コンゴ臨時代理大使問題=鈴木氏がIDカード発給を妨害
外務省報告書では、駐日コンゴ臨時代理大使のIDカード(外交官身分証明票)発給をめぐるトラブルで、自民党の鈴木宗男議員が、2000年8月に新任のヌグウェイ・ヌダンボ臨時代理大使について、「臨時代理大使として適当とは思わない。(前任の)ヌガンバニ氏でいいのではないか」などと発言、「ヌグウェイ氏の資質に疑問を呈し」たことが判明しました。
これまで鈴木議員秘書のムルアカ氏の介入・妨害は明らかになっていましたが、鈴木氏本人の介入が判明したのは初めて。
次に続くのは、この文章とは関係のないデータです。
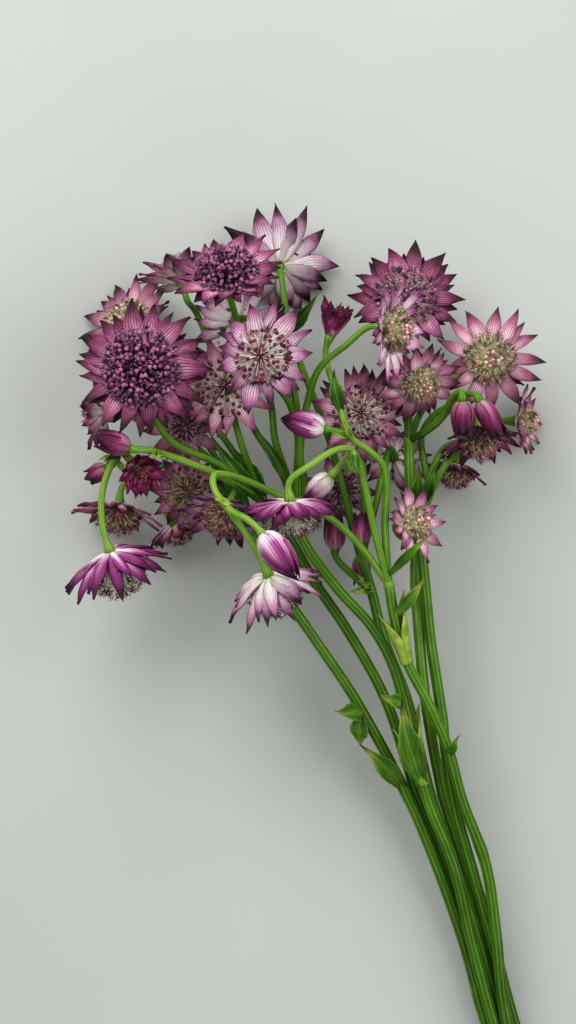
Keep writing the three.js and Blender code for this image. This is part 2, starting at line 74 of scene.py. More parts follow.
# Leaves, leaflets and sheaths
LEAF_TEETH = 7
TOOTH_DEPTH = 0.12
TOOTHED_FROM = 0.4
LEAF_RIPPLE = 0.2
LEAF_FULLNESS = 0.9
LEAF_THICKNESS = 0.5
LEAF_HOOK = 0.4
LEAF_HOLLOW = 0.42
LEAF_BOW_SHARE = 0.12
SHADED_ABOVE = 500
LEAFLETS = 3
LEAFLET_LENGTH = 7
LEAFLET_LENGTH_SPREAD = 1.5
LEAFLET_WIDTH = 2.6
SHEATH_SHARES = (0, 0.3, 0.6, 0.85, 1)
SHEATH_SWELLS = (1.04, 1.3, 1.75, 2.0, 2.3)
SHEATH_SPREAD = 3.4
SHEATH_TURNS_AND_REACHES = ((0.4, 1.15), (3.3, 0.9))

# Ruffs of bracts
BRACT_COLUMNS = 4
BRACT_ROWS = 12
BRACT_THICKNESS = 0.28
BRACT_FOOT_REACH = 1.6
BRACT_FOOT_HEIGHT = 0.5
BRACT_WAVE = 0.06
SPINE_STEP = 0.01
BRACT_WIDTH = 0.3
LOWER_BRACT_WIDTH = 0.27
WIDTH_SPREAD = 0.22
TIP_SHARE = 0.97
TIP_SPREAD = 0.07
LOWER_TIP_SHARE = 0.88
LOWER_TIP_SPREAD = 0.09
RAISED_LAYER = 0.05
SUNK_LAYER = -0.03
LOWER_LAYER = -0.05
RAISED_FOOT = 0.25
TIP_LIFT = 0.07
BOW_SPREAD = 0.035
RUFF_HEIGHT = 0.35

# Domes of florets
DOME_RADIUS_SHARE = 0.56
DOME_HEIGHT_SHARE = 0.46
DOME_FOOT_SHARE = 0.3
DOME_FOOT_HEIGHT = 1.1
FAN_ANGLE = math.radians(88)
FAN_FOOT_SHARE = 0.45
FAN_FOOT_HEIGHT = 0.6
FLORET_SIZE = 0.92
USUAL_BRACT_LENGTH = 20
USUAL_FLORET_HEIGHT = 2.0
FLORET_HEIGHTS = {"bead": 1.7}
HEART_SHARE = 0.1
USUAL_FLORET_REACH = 1.03
FLORET_REACH = {"fringe": 1.27, "dusk": 1.1, "brown": 1.1, "green": 0.88}
USUAL_CORE_SHARE = 0.62
CORE_SHARES = {"pin": 0.3, "green": 0.7}
CORE_SINK = 0.4

# Closed buds, as shares of their length and of their half width. A layer has its count of bracts, its
# size, and how far round the bud each bract reaches.
BUD_SHARES = (0, 0.12, 0.32, 0.58, 0.78, 0.92, 1)
SHUT_BUD = (0.5, 0.84, 1.02, 0.9, 0.6, 0.26, 0.06)
OPENING_BUD = (0.5, 0.82, 1.0, 0.95, 0.84, 0.8, 0.86)
BUD_CORE_WIDTH = 0.74
BUD_CORE_LENGTH = 0.42
BUD_CORE_MIDDLE = 0.45
BUD_LAYERS = ((4, 0.86, 2.1), (6, 1.0, 1.6))

# Half widths of the blades at shares of their length, as shares of the greatest half width
BRACT_OUTLINE = (
    (0, 0.18, 0.38, 0.52, 0.66, 0.8, 0.9, 0.96, 1.0),
    (0.42, 0.68, 0.94, 1.0, 0.92, 0.6, 0.3, 0.13, 0.015),
)
LEAF_OUTLINE = ((0, 0.08, 0.25, 0.42, 0.58, 0.74, 0.88, 1.0), (0.4, 0.45, 0.72, 1.0, 0.9, 0.5, 0.2, 0.015))
SHEATH_OUTLINE = ((0, 0.45, 0.65, 0.8, 0.92, 1.0), (1.0, 1.0, 0.72, 0.42, 0.16, 0.02))
BUD_OUTLINE = ((0, 0.15, 0.4, 0.7, 0.88, 0.96, 1.0), (0.7, 0.95, 1.0, 0.82, 0.46, 0.2, 0.02))

# Tones, from the dark end of a skin's colours to the pale end
MIDDLE_TONE = 0.5
LOWER_BRACT_SHADE = 0.15
STEM_TONES = {"green": 0.05, "pale": 0.2}
USUAL_STALK_TONE = 0.42
STALK_FOOT_SHADE = 0.6
STALK_TONES = {
    "m": 0.58, "q": 0.68, "t": 0.62, "v": 0.6, "x": 0.55, "bud_l": 0.6, "bud_u": 0.58, "bud_w": 0.62,
}
HEAD_TONES = {
    "a": 0.25, "ab": -0.15, "ac": 0.2, "ai": 0.4, "b": -0.35, "d": -0.15, "f": 0.45, "i": -0.3,
    "m": 0.35, "o": 0.45, "t": 0.15, "x": 0.3, "z": 0.5,
}
USUAL_BUD_TONE = 0.35
BUD_TONES = {"ad": 0.05, "ae": 0.1, "h": 0.3, "u": 0.75, "w": 0.3}
BUD_COLOURS = {"h": "magenta", "u": "magenta", "w": "blush"}
CORE_TONE = 0.4
BUD_CORE_TONE = 0.3
SHADED_LEAF_TONE = 0.1
SUNLIT_LEAF_TONE = 0.6

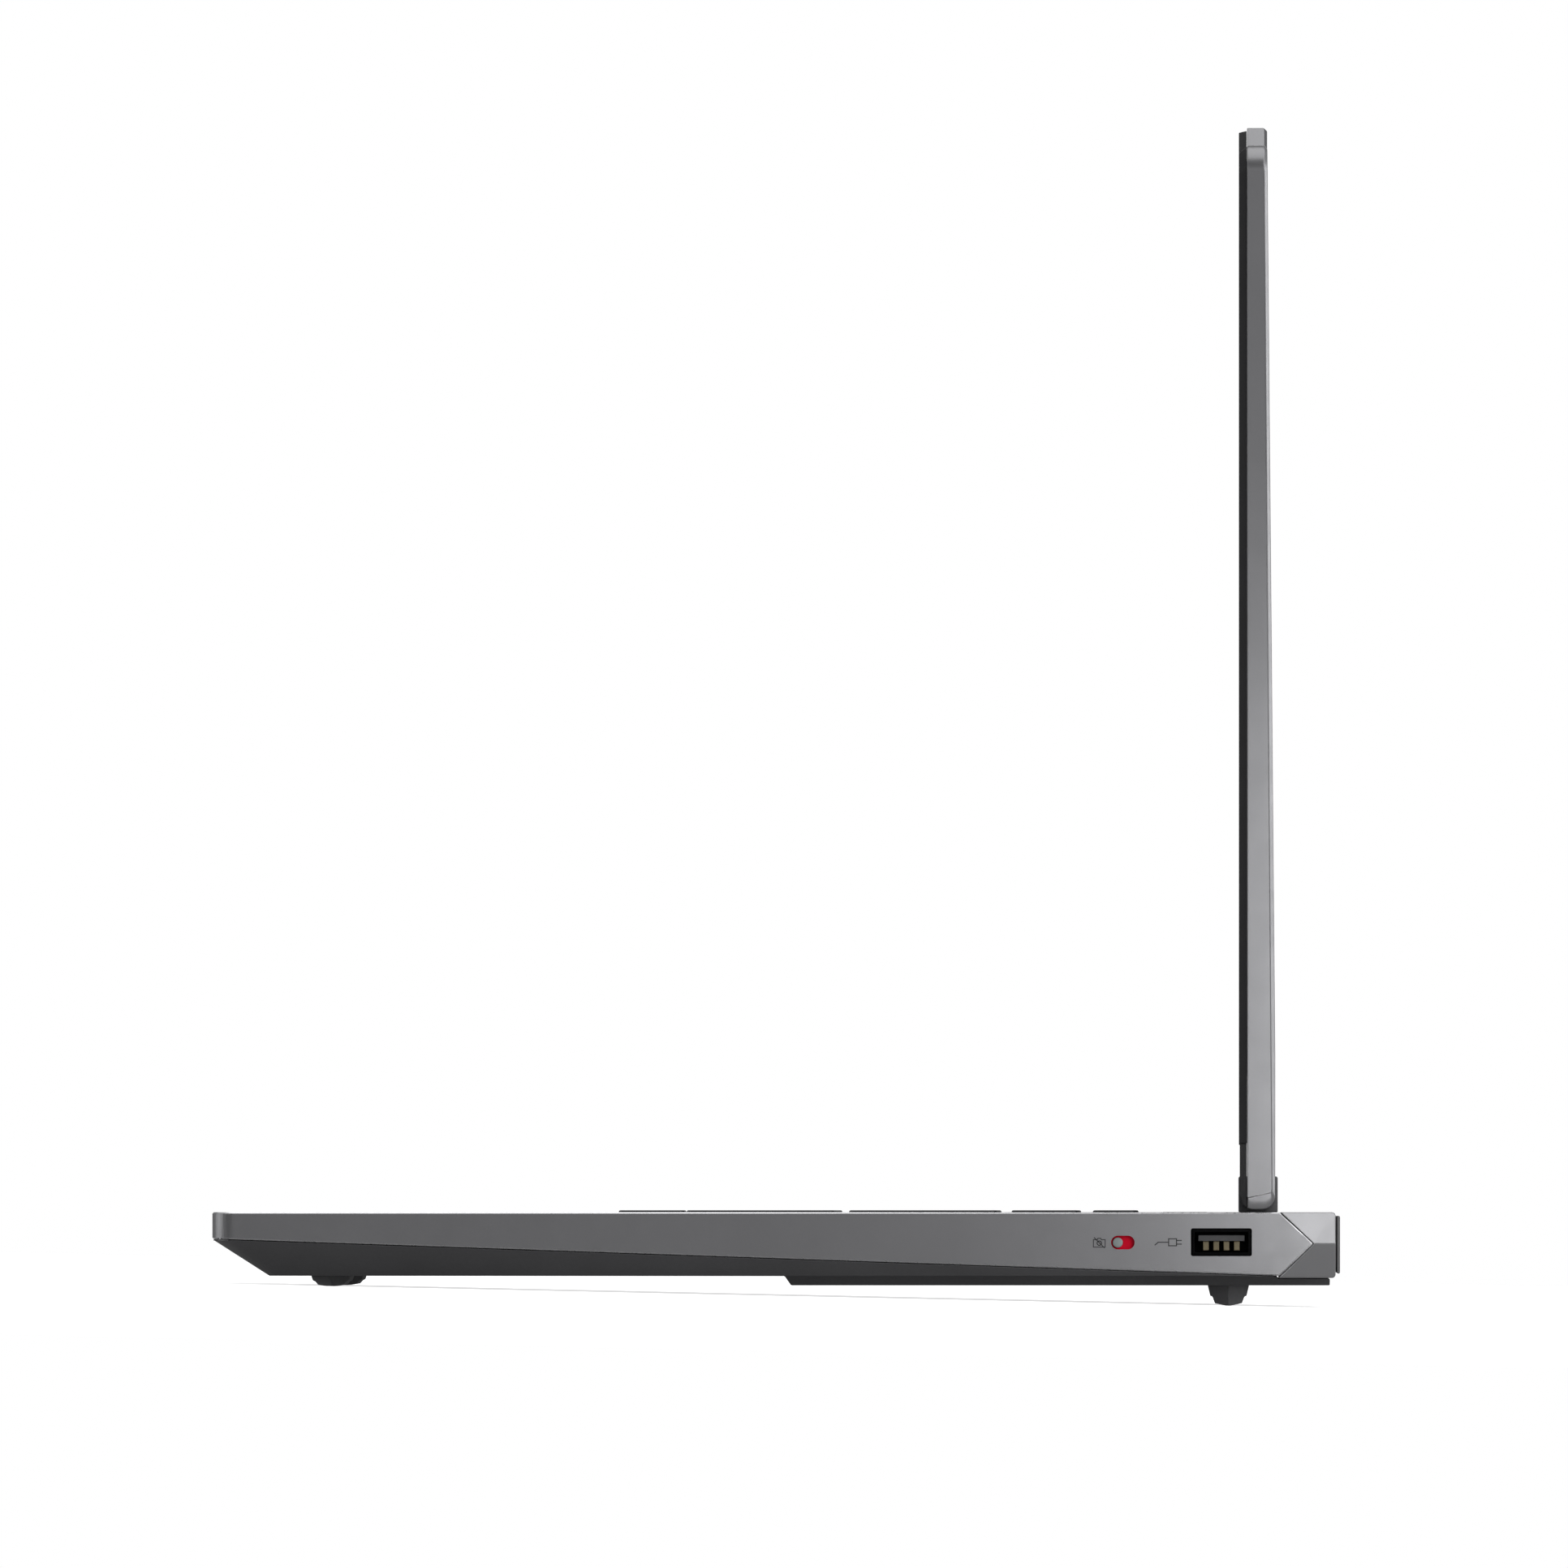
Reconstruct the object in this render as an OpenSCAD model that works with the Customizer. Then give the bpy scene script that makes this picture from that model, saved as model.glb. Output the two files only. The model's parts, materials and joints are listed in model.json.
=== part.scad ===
// Laptop computer standing on its feet with the lid opened square to the deck.
// The base and the lid are drawn in the deck's own frame: x to the user's right, y from the
// front edge to the rear, z up from the deck's top face. stand() tilts that frame onto the feet.

/* [Case] */
// Width of the base
case_w = 359.9; // [350:0.1:370]
// Radius of the base's front corners, seen from above
corner_r = 5.4; // [3:0.1:8]
// Height of the side wall at the front edge
front_wall_h = 6.1; // [5.6:0.1:6.6]
// Height of the side wall at the rear
rear_wall_h = 14.6; // [14.2:0.1:14.8]
// Thickness of the deck and the side walls
skin = 1.6; // [1.2:0.1:1.8]

/* [Lid] */
// Height of the lid above the hinge axis
lid_h = 239.9; // [236:0.1:239.9]
// Extra height of the camera bump
bump_h = 6.0; // [2:0.1:7]
// Thickness of the lid behind the hinge axis, at its foot
lid_back_foot = 4.15; // [3.9:0.05:4.2]
// Thickness of the lid behind the hinge axis, at its top
lid_back_top = 2.36; // [2.2:0.05:3]

/* [Keyboard] */
// Pitch of the keys
key_pitch = 18.65; // [18.4:0.05:18.8]
// Gap between neighbouring keys
key_gap = 3.45; // [3.2:0.05:3.8]
// Height of the keys above the deck
key_rise = 0.45; // [0.3:0.05:0.5]

/* [Hidden] */
$fn = 48;
eps = 0.01;
far = 800;
side_x = case_w / 2;

// Feet, and the tilt that they give the base
front_foot_y = 26.9;
rear_foot_y = 233.1;
front_foot_z = -17.1;
rear_foot_z = -21.6;
foot_flat = 0.12;
tilt = atan((front_foot_z - rear_foot_z) / (rear_foot_y - front_foot_y));
stand_z = -front_foot_y * sin(tilt) - front_foot_z * cos(tilt) - foot_flat;

// Outline of the base seen from the side
deck_rear_y = 244.9;
apex_y = 252.6;
apex_z = -7.25;
rear_y = 257.7;
shell_floor_z = -15.1;
floor_z = -14.6;
rear_floor_z = -16.8;
rear_floor_y = 256.4;
floor_step_y = 131.2;
floor_step_run = 1.5;
chin_y = 13;
wall = 1.8;
part_gap = 0.15;
shell_wall = 1.5;
rear_corner_in = 2.2;
rear_bevel = 0.5;
split_slope = (rear_wall_h - front_wall_h) / deck_rear_y;

// Rear trim plate
plate_half_w = 152;
plate_top = -0.84;
plate_low = -14.1;
plate_y = 258.0;
plate_rear_y = 258.75;
plate_r = 0.35;
row_depth = (plate_rear_y - plate_r) * cos(tilt) - (plate_low + plate_r) * sin(tilt) + plate_r;

// Hinge
hinge_y = 239.7;
hinge_z = 4.84;
cap_x = 117;
cap_w = 36;
cap_front_y = 235.4;
cap_rear_y = 244.46;
cap_top_z = 8.24;
cap_r = 0.5;
cap_wall = 0.9;
shaft_r = 1.5;
shaft_fit = 0.05;
barrel_r = 2.3;
notch_play = 0.6;
notch_h = 6.2;

// Lid, in the lid's own frame: y from the hinge axis to the back, z up from the hinge axis
lid_half_w = 179.7;
lid_split_y = -2.345;
bezel_front_y = -4.19;
chin_front_y = -3.99;
chin_top = 10.9;
lid_low = -4.2;
lid_low_r = 3.2;
lid_straight = 31;
lid_corner_r = 6;
lid_gap = 0.05;
lid_edge = 0.75;
lid_skin = 1.4;
bezel_taper = 1.2;
bump_half_w = 46;
bump_foot = 6;
bump_top_in = 0.7;
bump_drop = 0.4;
view_half_w = 172.1;
view_low = 36.4;
view_top = 230;
panel_half_w = 175;
panel_low = 27;
panel_top = 233;
panel_front_y = -3.4;
panel_t = 2.8;
lens_z = 236.6;
lens_r = 2.4;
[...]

外交関係に関するウィーン条約では、外交官の任命にあたっては、受け入れ国の同意は必要ないとされており、報告書も「派遣国からの通告があった以上、IDカードを発給すべき」としています。
一国会議員がそれに圧力をかけて国際法までねじまげ、一国の主権に介入していたことは重大です。
<人事めぐる問題に>
鈴木氏の介入の舞台となったのは、コンゴ(旧ザイール)の政変にともなう在京コンゴ大使館の人事をめぐる問題です。2000年6月にヌガンバニ・ミゼレ氏に代わり、新たに任命されたヌグウェイ氏の外交官IDカードの発給申請書が出されましたが、ムルアカ氏の妨害などがあり、通常一週間程度で済むID発給はされませんでした。
鈴木氏はこの過程の同年8月、外務省の中近東アフリカ局参事官と同席した際、先の介入発言を行ったもの。その後も同省がヌグウェイ氏へのIDカード発給方針を固め、アフリカ第一課長が鈴木氏に同方針を伝えると、鈴木氏は「右翼団体や野党議員、マスコミに働きかけて同議員(鈴木氏)の誹謗(ひぼう)、中傷を行うような人物(ヌグウェイ氏)を臨時代理大使として受け入れることは適当ではないと強く反応」しました。
<本国は重ねて要請>
この結果、外務省は同氏の人事を白紙に戻すようコンゴ政府と交渉することにし、中近東アフリカ局審議官をコンゴに派遣。同審議官は、同氏が「好ましからぬ人物との関係が取り沙汰(ざた)されている」などとのべ、ヌグウェイ氏の臨時代理大使任命を「再検討するのであれば一つの案」などと提案しました。
しかし、コンゴ政府は重ねて同氏を臨時代理大使として認めるよう要請。帰国した審議官の報告に対しても鈴木議員は、ヌグウェイ氏の言動を強く非難。結局、IDカードは発給されないまま、同氏は本国から任を解かれました。
鈴木氏の私設秘書のムルアカ氏もこの問題で外務省に働きかける際、「鈴木議員の政治的介入を求める旨」のヌガンバニ氏の「陳情書の写し」を持参するなど、その立場を最大限利用しました。
また、ムルアカ氏がコンゴの外交旅券を所持していた事実を外務省が知っていたことも明らかになりました。
<対ケニア円借款問題=関与なしと従来説明繰り返す>
外務省が四日発表したケニアへの円借款によるソンドゥ・ミリウ水力発電計画に関する調査報告書は、「計画への特定議員の関与はなかった」と結論付けました。
しかし、同計画の二期工事は、ケニアの債務や環境問題などがネックになったため、通常行われる二国間の交換公文や契約の締結がないまま、工事の入札、発注がされる異例の事業です。受注企業からは多額の献金が鈴木氏に渡っています。
報告書によると、鈴木氏は、官房副長官として99年8月、ケニアを訪問。「自分(鈴木氏)が帰国次第、関係省庁に連絡・指示を行ない、本件プロジェクトへの円借款供与への迅速な検討を進める」と約束しました。
これをうけ、同年9月27日、ケニアへの円借款を実施する事前通報が行われました。この通報を行うことを指示する本省発の電報は、鈴木官房副長官の秘書官にも、事前に回覧されていました。
交換公文が締結されていないのに入札が行われたことについては「事前通報がなされたことを受けて、ケニアは自らの責任において入札手続を開始した」と従来の政府の説明を繰り返しました。
鈴木氏からの指示があったかについても、当時の関係者は「なかった」「聞いていない」と否定したといいます。